Said Philion, “It kind of stinks that we’ve been delayed. At the same time, we kind of need the time to kind of figure all that out. And some of those answers aren’t going to come until next summer because we schooling and childcare are huge factors in all this.”

Finally, Philion expects COVID-19 will accelerate some consolidation in the marketplace. He said it’s caused Puma to evaluate “who is going to be there and emerge stronger at the end of this, who can help us as a brand tell our story, and certainly who can pay their bills at the end of the day.”

At the same time, he does believe seeing sports live in arenas and stadiums will come back once a vaccine is found. He noted that Puma’s launch into basketball has “gone better than our expectations” and talked about how important basketball has been providing Puma with credibility in sport in North America. Puma is largely known for its soccer roots in Europe.

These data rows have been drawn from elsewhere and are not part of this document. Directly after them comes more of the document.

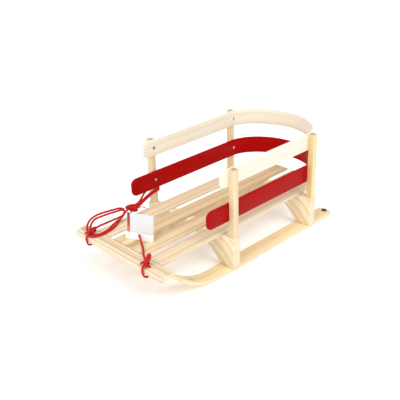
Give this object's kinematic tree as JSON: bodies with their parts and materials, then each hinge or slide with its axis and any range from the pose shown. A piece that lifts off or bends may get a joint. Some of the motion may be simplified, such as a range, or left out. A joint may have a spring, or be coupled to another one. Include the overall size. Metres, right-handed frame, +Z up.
{
  "type": "wooden toboggan",
  "caption": "Child's wooden toboggan: flat upturned runners, slatted deck on arched bolsters, wrap-around backrest of bent rails on square posts, and a red tow rope.",
  "frame": {"origin": "on the floor, in the middle of the box that the sled fills without its rope", "axes": "+X forward, the way it travels; +Y to the sled's left; +Z up"},
  "size_m": [0.7459, 0.372, 0.306],
  "materials": {
    "runner_wood": "clear-varnished bent beech, satin",
    "frame_wood": "clear-varnished beech, satin",
    "slat_wood": "clear-varnished pale wood, satin",
    "post_wood": "clear-varnished pale wood, satin",
    "rail_wood": "clear-varnished bent ash, semi-gloss",
    "red_lacquer": "red glossy lacquer on bent wood",
    "screw_steel": "zinc-plated countersunk screws and domed studs",
    "black_plastic": "glossy black moulded caps",
    "red_rope": "braided red polypropylene rope",
    "tie_plastic": "dark twist tie",
    "tag_card": "coated card, plain"
  },
  "bodies": {
    "root": {"runner_left": "runner_wood", "runner_right": "runner_wood", "front_crosspiece": "frame_wood", "slat_outer_left": "slat_wood", "slat_inner_left": "slat_wood", "slat_inner_right": "slat_wood", "slat_outer_right": "slat_wood", "front_bolster": "frame_wood", "rear_bolster": "frame_wood", "post_front_left": "post_wood", "post_front_right": "post_wood", "post_rear_left": "post_wood", "post_rear_right": "post_wood", "top_rail": "rail_wood", "red_rail": "red_lacquer", "top_rail_screws": "screw_steel", "red_rail_screws": "screw_steel", "slat_screws": "screw_steel", "runner_screws": "screw_steel", "crosspiece_screws": "screw_steel", "tail_caps": "black_plastic", "upturn_studs": "screw_steel", "rope_left": "red_rope", "rope_right": "red_rope", "rope_anchor_left": "red_rope", "rope_anchor_right": "red_rope", "knot_left": "red_rope", "knot_right": "red_rope", "bundle_knot": "red_rope", "bundle_tie": "tie_plastic", "hang_tag": "tag_card", "hang_tag_header": "tag_card"}
  },
  "joints": []
}
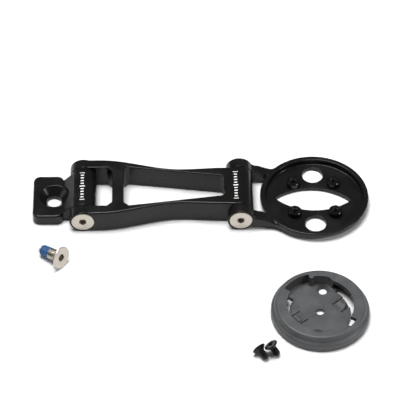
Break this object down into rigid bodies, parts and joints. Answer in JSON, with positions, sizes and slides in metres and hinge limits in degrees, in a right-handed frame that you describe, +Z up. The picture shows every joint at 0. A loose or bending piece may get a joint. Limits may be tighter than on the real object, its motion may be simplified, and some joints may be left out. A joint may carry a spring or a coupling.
{
  "type": "folding bicycle computer mount",
  "caption": "Folding out-front handlebar mount for a cycling computer, laid flat with its quarter-turn insert and loose screws.",
  "frame": {"origin": "axis of the base plate's bolt hole, on the face that bolts down", "axes": "+X from the base plate along the mount towards the dish, +Z up from the face that bolts down, +Y across the mount so that the hinge screws' heads face -Y"},
  "size_m": [0.1489, 0.1164, 0.0117],
  "materials": {
    "anodised_black": "black anodised, satin with bright edges",
    "anodised_standoff": "black anodised, turned",
    "stainless_steel": "turned stainless steel",
    "black_oxide_steel": "black oxide, slightly oily",
    "moulded_nylon": "glass-filled nylon with a fine moulded grain",
    "washer_bronze": "bronze shim",
    "thread_lock_nylon": "sprayed nylon coat"
  },
  "bodies": {
    "base": {"base_plate": "anodised_black"},
    "arm": {"hinge_arm": "anodised_black", "base_hinge_screw": "stainless_steel", "base_hinge_washer_near": "washer_bronze", "base_hinge_washer_far": "washer_bronze"},
    "head": {"head_plate": "anodised_black", "head_hinge_screw": "stainless_steel", "head_hinge_washer_near": "washer_bronze", "head_hinge_washer_far": "washer_bronze", "standoff_1": "anodised_standoff", "standoff_2": "anodised_standoff", "standoff_3": "anodised_standoff", "standoff_4": "anodised_standoff"},
    "insert": {"insert_body": "moulded_nylon"},
    "tongue_1": {"insert_tongue_1": "moulded_nylon"},
    "tongue_2": {"insert_tongue_2": "moulded_nylon"},
    "insert_screws": {"insert_screw_1": "black_oxide_steel", "insert_screw_2": "black_oxide_steel"},
    "loose_bolt": {"base_screw": "stainless_steel", "thread_lock_patch": "thread_lock_nylon"}
  },
  "joints": [
    {"name": "base_hinge", "type": "hinge", "parent": "base", "child": "arm", "pos_m": [0.013, 0, 0.00585], "axis": [0, -1, 0], "range_deg": [-90, 120]},
    {"name": "head_hinge", "type": "hinge", "parent": "arm", "child": "head", "pos_m": [0.0825, 0, 0.00585], "axis": [0, -1, 0], "range_deg": [-90, 120]},
    {"name": "insert_lift", "type": "slide", "parent": "base", "child": "insert", "axis": [0, 0, 1], "range_m": [0, 0.03]},
    {"name": "tongue_flex_1", "type": "hinge", "parent": "insert", "child": "tongue_1", "pos_m": [0.12195, -0.06423, 0.0013], "axis": [-0.6239, 0.7815, 0], "range_deg": [0, 7], "stiffness_Nm_per_rad": 0.1},
    {"name": "tongue_flex_2", "type": "hinge", "parent": "insert", "child": "tongue_2", "pos_m": [0.10765, -0.06797, 0.0013], "axis": [0.6239, -0.7815, 0], "range_deg": [0, 7], "stiffness_Nm_per_rad": 0.1},
    {"name": "insert_screws_lift", "type": "slide", "parent": "base", "child": "insert_screws", "axis": [0, 0, 1], "range_m": [0, 0.03]},
    {"name": "base_screw_lift", "type": "slide", "parent": "base", "child": "loose_bolt", "axis": [0, 0, 1], "range_m": [0, 0.03]}
  ]
}
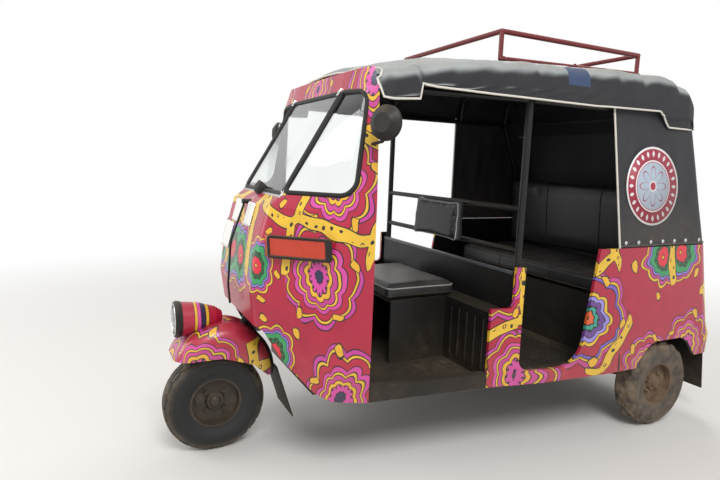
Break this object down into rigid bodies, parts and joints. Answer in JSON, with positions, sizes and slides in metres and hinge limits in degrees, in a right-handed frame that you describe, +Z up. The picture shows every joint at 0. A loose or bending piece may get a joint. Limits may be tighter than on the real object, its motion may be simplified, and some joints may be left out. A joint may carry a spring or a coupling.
{
  "type": "auto rickshaw",
  "caption": "Three-wheeled passenger vehicle with a canvas hood, open sides, steered front wheel under a mudguard with a headlamp, rear engine hatch and roof rack.",
  "frame": {"origin": "on the ground, at the bottom centre of the bounding box", "axes": "+X forward, +Y to the vehicle's left, +Z up"},
  "size_m": [2.635, 1.2906, 1.787],
  "materials": {
    "body_paint": "hand-painted gloss enamel",
    "canvas": "coated canvas",
    "tyre_rubber": "dusty tread rubber",
    "rim_paint": "worn black enamel with rust",
    "black_steel": "black enamel",
    "rack_paint": "red enamel",
    "black_plastic": "moulded",
    "flap_rubber": "matt",
    "seat_vinyl": "coated cloth",
    "window_glass": "clear",
    "lamp_glass": "fluted",
    "amber_lens": "moulded lens",
    "red_lens": "moulded lens",
    "cast_engine": "cast",
    "dark_exhaust": "heat-stained"
  },
  "bodies": {
    "root": {"front_cowl": "body_paint", "windscreen_frame": "body_paint", "cowl_glass": "window_glass", "indicator_lamps": "amber_lens", "mirrors": "black_plastic", "wiper": "black_steel", "dashboard": "black_plastic", "chassis_frame": "black_steel", "floor_pan": "black_steel", "bulkhead": "black_steel", "body_side_left": "body_paint", "body_side_right": "body_paint", "rear_panel": "body_paint", "rear_bumper": "black_steel", "tail_lamps": "red_lens", "rear_mudflaps": "flap_rubber", "partition": "black_steel", "driver_seat_stand": "black_steel", "driver_seat": "seat_vinyl", "driver_backrest": "seat_vinyl", "centre_frame": "black_steel", "roof_frame": "black_steel", "rear_inner_sheet": "black_steel", "passenger_seat": "seat_vinyl", "passenger_backrest": "seat_vinyl", "canopy_roof": "canvas", "canopy_rear": "canvas", "roof_rack": "rack_paint", "engine_block": "cast_engine", "rear_arms": "black_steel", "rear_shocks": "black_steel", "drive_shafts": "black_steel", "silencer": "dark_exhaust"},
    "steering": {"steering_fork": "black_steel", "handlebar": "black_steel", "front_link": "black_steel", "front_shock": "black_steel", "front_mudguard": "body_paint", "headlamp_shell": "body_paint", "headlamp_rim": "black_plastic", "headlamp_lens": "lamp_glass", "front_flap": "flap_rubber"},
    "front_wheel": {"front_tyre": "tyre_rubber", "front_rim": "rim_paint"},
    "rear_wheel_left": {"rear_left_tyre": "tyre_rubber", "rear_left_rim": "rim_paint"},
    "rear_wheel_right": {"rear_right_tyre": "tyre_rubber", "rear_right_rim": "rim_paint"},
    "hatch": {"engine_hatch": "body_paint"}
  },
  "joints": [
    {"name": "steering", "type": "hinge", "parent": "root", "child": "steering", "pos_m": [0.96, 0, 0.6], "axis": [-0.309, 0, 0.9511], "range_deg": [-38, 38]},
    {"name": "front_wheel_spin", "type": "hinge", "parent": "steering", "child": "front_wheel", "pos_m": [1.1095, 0, 0.208], "axis": [0, 1, 0], "continuous": true},
    {"name": "rear_wheel_left_spin", "type": "hinge", "parent": "root", "child": "rear_wheel_left", "pos_m": [-0.8905, 0.575, 0.208], "axis": [0, 1, 0], "continuous": true},
    {"name": "rear_wheel_right_spin", "type": "hinge", "parent": "root", "child": "rear_wheel_right", "pos_m": [-0.8905, -0.575, 0.208], "axis": [0, 1, 0], "continuous": true},
    {"name": "engine_hatch_hinge", "type": "hinge", "parent": "root", "child": "hatch", "pos_m": [-1.1976, 0, 0.802], "axis": [0, 1, 0], "range_deg": [0, 70]}
  ]
}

“I think the things that we do in lifestyle and fashion, we have to make sure that it comes from an authentic place,” said Philion. “We like to use this grounding in sport to kind of find those things that are cool for the street, and what might make it into popular culture. We’re one of just a few brands that have this history and heritage that go back to the late 40s to be able to pull from and that’s a big part of the inspiration.”

He suspects travel will also slowly revive out of the pandemic and help markets such as New York, where Puma has an office that’s still closed and a flagship that was closed “for a long time as well.”

Philion said tourist markets such as Miami, Fort Lauderdale and Los Angeles have been notably impacted by COVID-19, but the brand has been seeing stronger growth in middle America as the brand’s momentum has finally reached those markets. He said, “There are some slower markets out there. Part of it was just the nature of trends and when they get to different markets. Basketball has helped. That visibility has a halo effect and people see the Puma cat in a new light.”

Finally, he thinks the excessive promotional activity seen earlier this year will ebb with inventories quickly normalizing. He pointed to one of Puma’s accounts that in 30 days went from being a billion dollars overstocked to a billion understocked.

Puma is setting buying plans for 2021 and Philion expects Puma will benefit from remaining aggressive for 2021. Said Philion, “We placed a huge bet on continuing to keep the machine going and keep innovation flowing and newness. And the way we looked at it was a bit of a pause for 2020. But we didn’t really change anything when it came to our innovation or goals for 2021.”

He said Puma still plans to stay connected with the brand’s biggest accounts and its own DTC operations to make adjustments given the continued uncertainties created by COVID-19. Philion said, “I think it’s just really keeping our ear close to the ground and making sure that we’re staying adaptable and as flexible as we can.”